Nous, nous voterons pour vous, Emmanuel Macron. Vous qui ne promettez pas aux gogos que nous sommes encore, tout et son contraire. Vous qui serez respecté, car aujourd'hui respectable sur le plan économique et social, mais aussi sur celui de la morale, de l'éthique... et de la probité.

Faites de notre école primaire, une école qui forme des citoyen(ne)s ayant de bonnes bases en économie ainsi qu'en termes de morale et de civisme.
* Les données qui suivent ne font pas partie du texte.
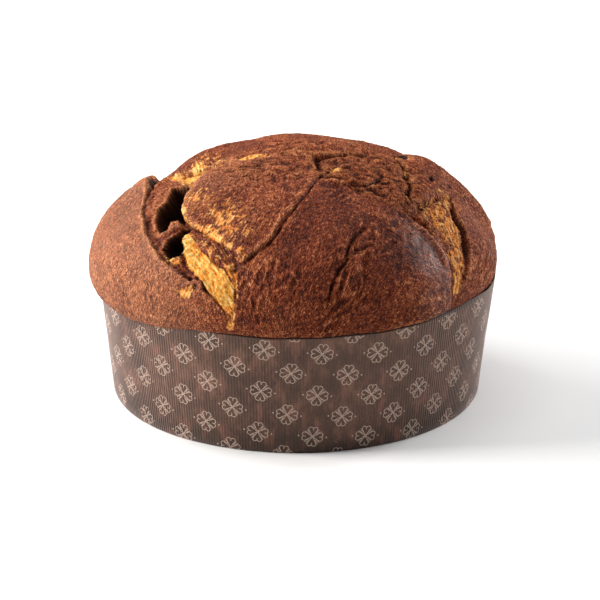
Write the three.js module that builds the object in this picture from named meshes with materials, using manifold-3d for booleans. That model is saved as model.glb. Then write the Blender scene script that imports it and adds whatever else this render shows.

Faites cela, afin que les gogos que nous sommes n'aient plus à donner raison à Proudhon quand il écrivait : "Le peuple, incapable encore de juger sainement ce qui lui convient, applaudit également aux idées les plus opposées, dès qu'il entrevoit qu'on le flatte : il en est pour lui des lois de la pensée comme des bornes du possible ; il ne distingue pas mieux aujourd'hui un savant d'un sophiste, qu'il ne séparait autrefois un physicien d'un sorcier." 2

 

1. avec seulement une dizaine de minutes par semaine, durant 6 mois, l'enfant a appris quelques rudiments sur : l'offre, la demande et les prix (pourquoi ils montent, pourquoi ils baissent) ; les biens et les services ; le marché, le commerce et les échanges ; les revenus, la consommation, l'épargne et a compris l'équation R = C + E ; l'entreprise, la production, l'inflation, etc. Ainsi que quelques éléments d'économie politique. Exemple : pourquoi il y a la "gauche" et la "droite" … c'est lui parler de la place dans l'hémicycle de l'Assemblée nationale de 1789. La noblesse et le clergé − à droite − et le tiers état − à gauche. L'enfant curieux de nature et très agile intellectuellement est aujourd'hui, discrètement, très fier de cette culture... déjà supérieure à beaucoup d'adultes votant. Notre démarche montre qu'il est possible d'enseigner cela à l'école primaire. Pourquoi pas durant le périscolaire, sous forme de jeux, pour les enfants volontaires et motivés ?

2. Lettre à Messieurs les Membres de l'Académie de Besançon. Paris, le 30 juin 1840.